Throughout high school, Tammie and I shared a bedroom, which was actually a small converted den with a coat closet. We also co-slept each night in the same double bed. The setting was a little too close for comfort and we did not get along. At all. Tammie thought I was hogging too much of our small closet (I was) so one morning on trash day she threw out all my platform shoes. I hated her at the time, but looking back, I can’t blame her. Who did I think I was? Imelda Marcos?

In 1983 we both got married. It wasn’t a Brady Brides double wedding, but we were each other’s bridesmaids. My fruitless marriage lasted a year and a week. Tammie made it to seven years, producing a new baby every other year.

Tammie & me camping at the beach last June.

Our adult lives have continued to weave back and forth through lack and abundance, good luck and misfortune. I sped through college and grad school and landed a successful career in the entertainment industry, working so many hours I virtually lost an entire decade. Tammie struggled to single-handedly raise her three children with the help of welfare and food stamps. She cleaned houses, took in childcare, and frequently went without utilities or a car or the rent money.
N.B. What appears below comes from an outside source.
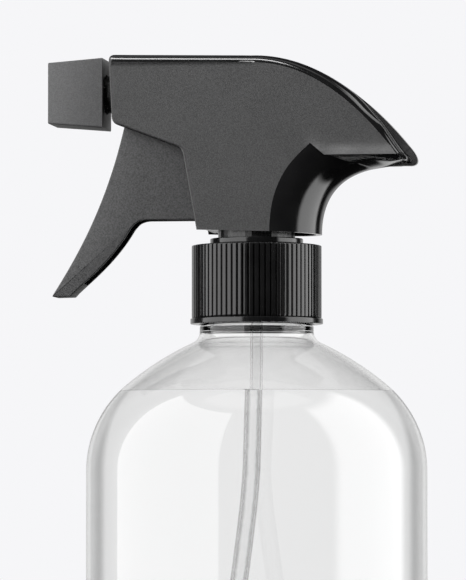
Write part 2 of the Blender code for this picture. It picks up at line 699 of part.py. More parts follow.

I had money and no time. Tammie had time and no money. I mailed her kids gifts and stuffed animals, not realizing what my sister really could have used was a nice visit, and maybe a little help with the laundry.
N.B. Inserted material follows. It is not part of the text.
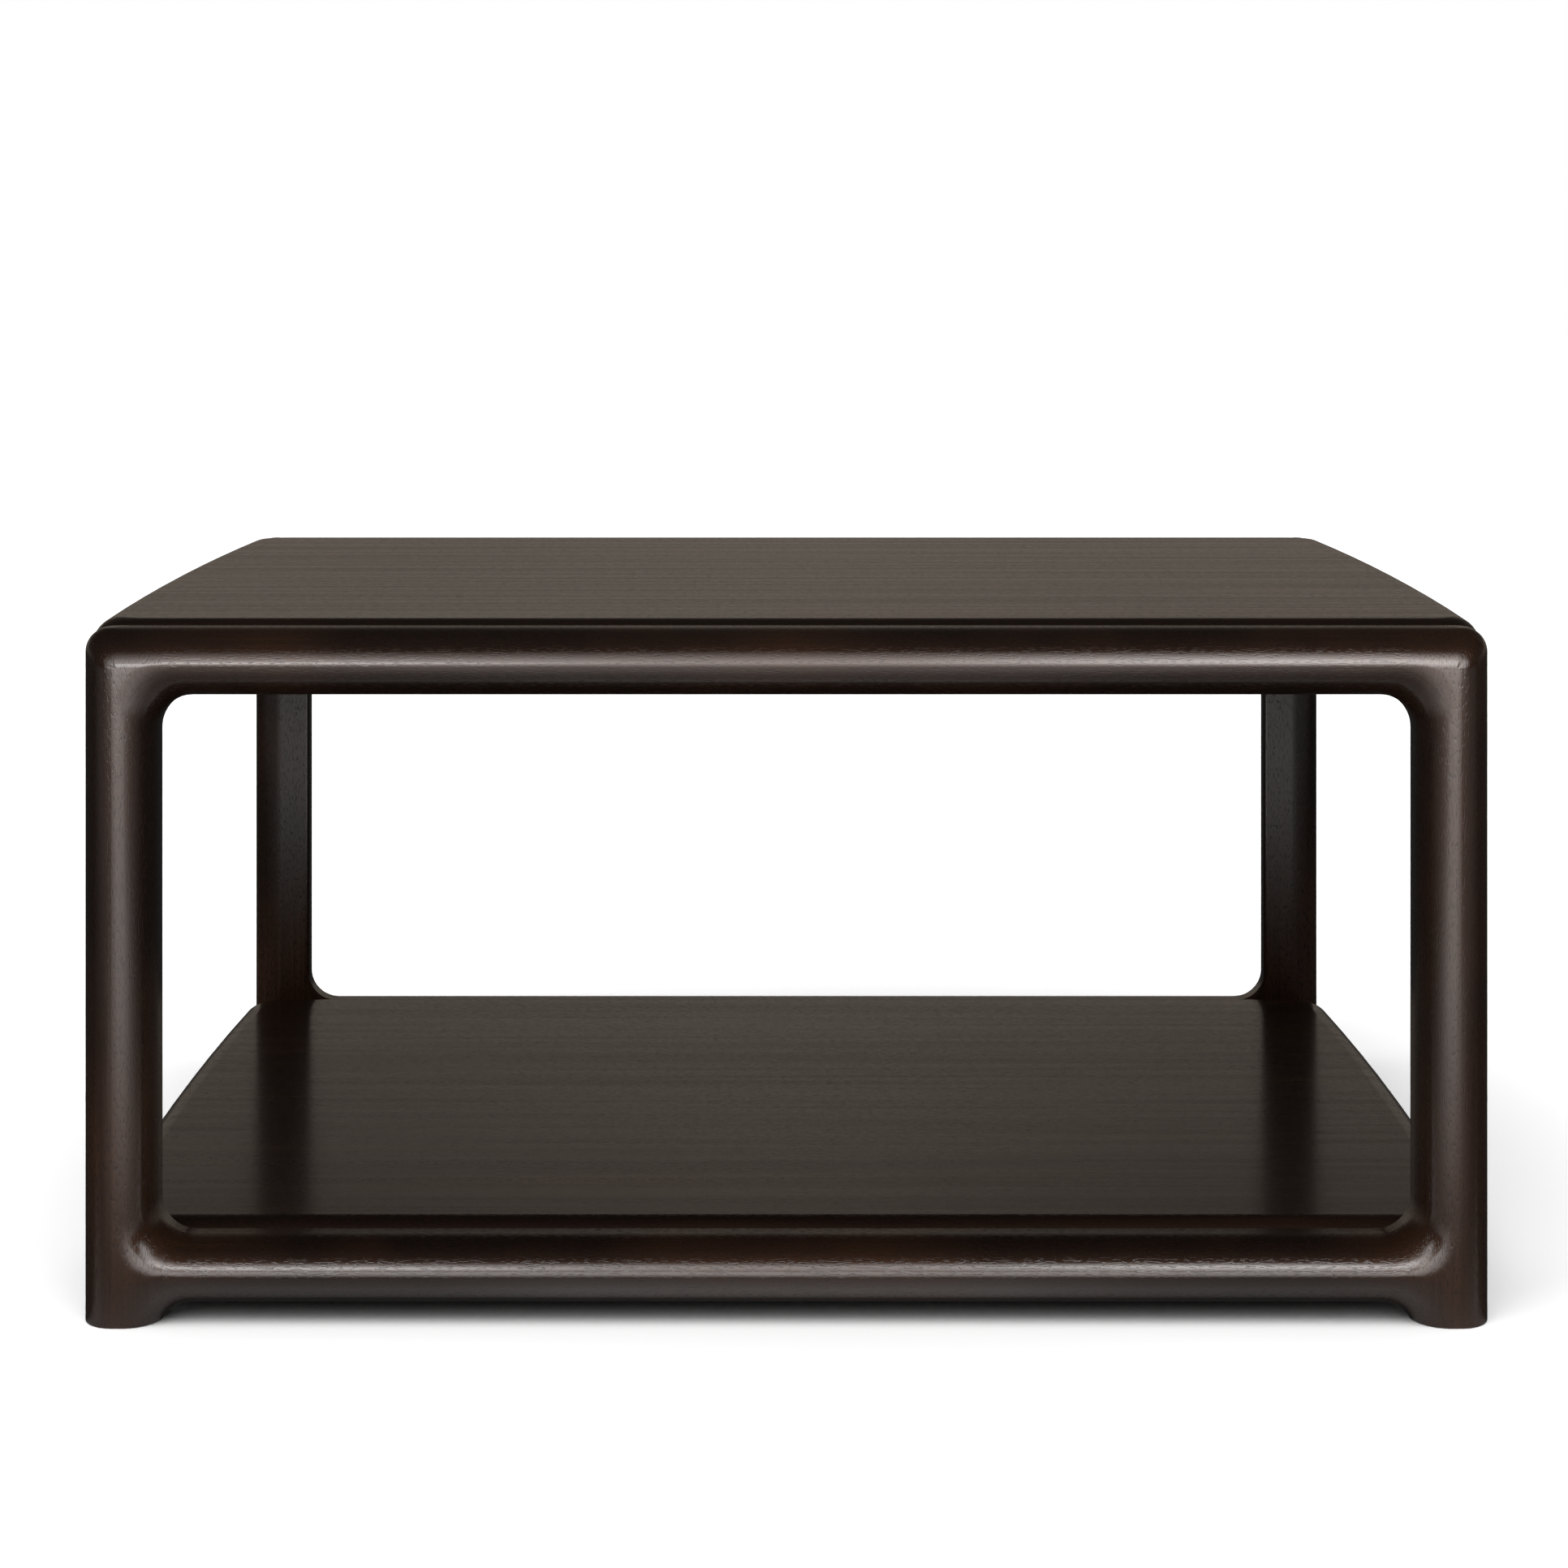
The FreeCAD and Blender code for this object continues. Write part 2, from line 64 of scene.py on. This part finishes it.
class Nodes:
    """A short way to write a node tree: each call adds one node and links what feeds it."""

    def __init__(self, tree):
        self.tree = tree
        tree.nodes.clear()

    def add(self, kind, inputs=None, **settings):
        node = self.tree.nodes.new(kind)
        for name, value in settings.items():
            setattr(node, name, value)
        for key, value in (inputs or {}).items():
            self.put(node.inputs[key], value)
        return node

    def put(self, socket, value):
        if isinstance(value, bpy.types.NodeSocket):
            self.tree.links.new(value, socket)
        else:
            socket.default_value = value

    def math(self, operation, *values):
        node = self.add("ShaderNodeMath", operation=operation)
        for socket, value in zip(node.inputs, values):
            self.put(socket, value)
        return node.outputs[0]

    def ramp(self, value, low, high, to_low=0.0, to_high=1.0):
        node = self.add("ShaderNodeMapRange", {0: value, 1: low, 2: high, 3: to_low, 4: to_high})
        return node.outputs[0]

    def mix(self, share, first, second):
        node = self.add("ShaderNodeMix", data_type="RGBA")
        self.put(node.inputs["Factor"], share)
        self.put(node.inputs[6], first)
        self.put(node.inputs[7], second)
        return node.outputs[2]

    def graded(self, value, stops):
        """A value read off a row of (place, value) stops."""
        node = self.add("ShaderNodeValToRGB", {0: value})
        row = node.color_ramp.elements
        for index, (place, level) in enumerate(stops):
            stop = row[index] if index < len(row) else row.new(place)
            stop.position = place
            stop.color = rgb(level, level, level)
        return node.outputs["Color"]

    def noise(self, vector, detail=2.0, roughness=0.5):
        node = self.add("ShaderNodeTexNoise", {"Vector": vector, "Scale": 1.0, "Detail": detail,
                                               "Roughness": roughness})
        return node.outputs["Fac"]

    def stretched(self, vector, per_metre, offset=(0, 0, 0)):
        node = self.add("ShaderNodeMapping", {"Vector": vector, "Location": offset,
                                              "Scale": per_metre})
        return node.outputs[0]


def rgb(*values):
    return (*values, 1.0)


# On the real table the rounds of legs and rails meet without a flat and widen into the inside
# corners. The solids have one plain round, so a height in millimetres bends the shading to match.
# These are the sizes of the frames that it follows, in millimetres.
FRAME_HALF_WIDTH = 400.0
FRAME_TOP = 394.2
LEG_WIDTH = 41.5
TOP_RAIL_HEIGHT = 38.2
LOWER_RAIL_HEIGHT = 37.4
LOWER_RAIL_TOP = 47.6
INSIDE_CORNER = 20.0
NOSE_DEPTH = 26.0
NOSE_ROUND = 18.45
EASED_ROUND = 20.75
EASED_CROWN = 21.0
EASED_REACH = 34.0
UNDER_HALF_HEIGHT = 300.0

def distance_past(n, place, centre, half, corner):
    """How far a place on a frame lies from a rectangle with round corners, in millimetres.

    The second value is 1 on the diagonal of a corner and 0 along the sides."""
    def over(value, middle, reach):
        away = n.math("ABSOLUTE", n.math("SUBTRACT", n.math("MULTIPLY", value, 1000.0), middle))
        return n.math("SUBTRACT", away, reach - corner)
    x = over(place["X"], centre[0], half[0])
    z = over(place["Z"], centre[1], half[1])
    outside_x, outside_z = n.math("MAXIMUM", x, 0.0), n.math("MAXIMUM", z, 0.0)
    square = n.math("ADD", n.math("MULTIPLY", outside_x, outside_x),
                    n.math("MULTIPLY", outside_z, outside_z))
    inside = n.math("MINIMUM", n.math("MAXIMUM", x, z), 0.0)
    turn = n.math("DIVIDE", n.math("MULTIPLY", n.math("MULTIPLY", outside_x, outside_z), 2.0),
                  n.math("MAXIMUM", square, 0.01))
    away = n.math("SUBTRACT", n.math("ADD", n.math("SQRT", square), inside), corner)
    return away, n.math("MULTIPLY", turn, turn)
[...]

I remarried. Tammie had a short-lived relationship that bore her another daughter in 1995. I gave birth to Emily the next year. And just like the two of us, our daughters – who are only one grade apart – could not be more different. Lauren works at Hollister and dreams of being a Kardashian. Emily shops at thrift stores and loses sleep over the water crisis in Mexico.

Cousins – Tammie’s daughter Lauren and my daughter Emily.

By the millennium, the entertainment industry starting reigning in my long hours and Tammie began working double shifts job as a psychiatric technician for the criminally insane. I got my time back just as Tammie was losing hers.

We each gained new husbands within a year, and we describe them both as “low maintenance.” My son was born ten months after Tammie’s granddaughter, and Chloe’s now the bossy one and it’s Jake who could care less.

My son Jake & Tammie’s granddaughter Chloe.

We both returned to school recently. Tammie earned a degree in Education and I got mine in Library Science. We share stories with each other about juggling work, school, children, housework, volunteering, gardening and husbands who just shake their heads when they hear us say “yes” to yet another thing.

Now that we’re both pushing 50, it’s kind of fun being just 11 months apart to the day. Tammie can tease me that I’ll always be older, and I can remind her that she’s not far behind. We talk on the phone every other day or more.

Today, my Irish twin lives 70 miles away from me so we only get together about a dozen times each year. And although I don’t want to go back to sharing a double bed and a coat closet, I fantasize that one day we’ll roommates in a nursing home, sharing the age of 95 for a single month, and beating the other old ladies in a game of Taboo.